I think it gave me, it gave all of us a real sense of ourselves as individuals, as people, and not in relationship to someone else, but as a distinct person. I think that was the wonderful thing about Downer. At the time I kind of wondered whether being at an all girls' school was the best thing. But it never bothered me, and I really enjoyed it. I really wouldn't have wanted it to happen any other way. I want my granddaughters to have that kind of experience, I doubt that they can today. It's almost too bad, because it does give you such a sense of yourself, encourage you to be the creative one, to do what you can do in the world, rather than as in addition to somebody else. I think that would be the greatest thing, just development of self.
14. When there were vacation at Milwaukee-Downer, or time away from school, did you do any travelling, going abroad, or visiting other places?
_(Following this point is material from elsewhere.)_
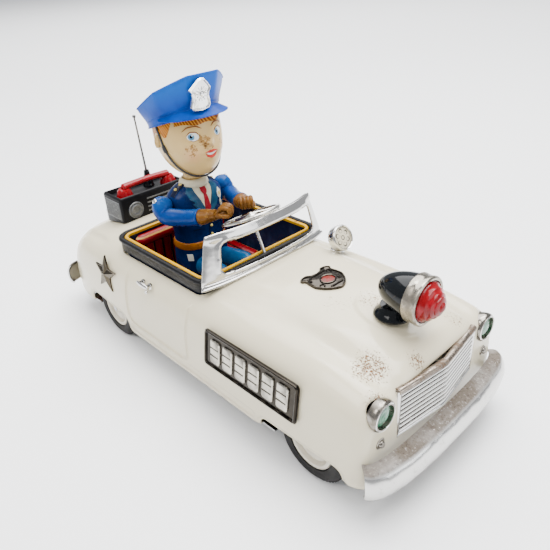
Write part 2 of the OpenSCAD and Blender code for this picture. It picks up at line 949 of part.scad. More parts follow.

Not when I was in college, I really didn't, I didn't have enough money to go traveling or anything like that. But we did one interesting thing. A couple from Chicago, an elderly couple did put out a call for a cook and a housekeeper for a summer on Nantucket Island. My roommate and answered their call. Kate was a home economics major, so she could do the cooking and I could do the cleaning. As it turns out we switched roles, I did the cooking and she did the cleaning. Anyway, this couple paid for our airfare and we flew out to Nantucket Island and stayed in this house where we had this little apartment in this elderly couple's summer home. And we cooked and cleaned and explored Nantucket and had an absolutely wonderful experience doing that. That was probably about it as far as travel because I didn't have the money to go travelling.
15. The interview is nearly over. Is there anything you'd like to add or any stories you'd like to tell about, or a favorite memory at Milwaukee-Downer?
I think if I had thought about it ahead of time I probably could of come up with a lot of memories and specific things. I guess I'll say that the whole four years and everything that went on was a favorite time in my life. My life has been wonderful since, but that was a very good start.
Thank you, this will conclude the interview.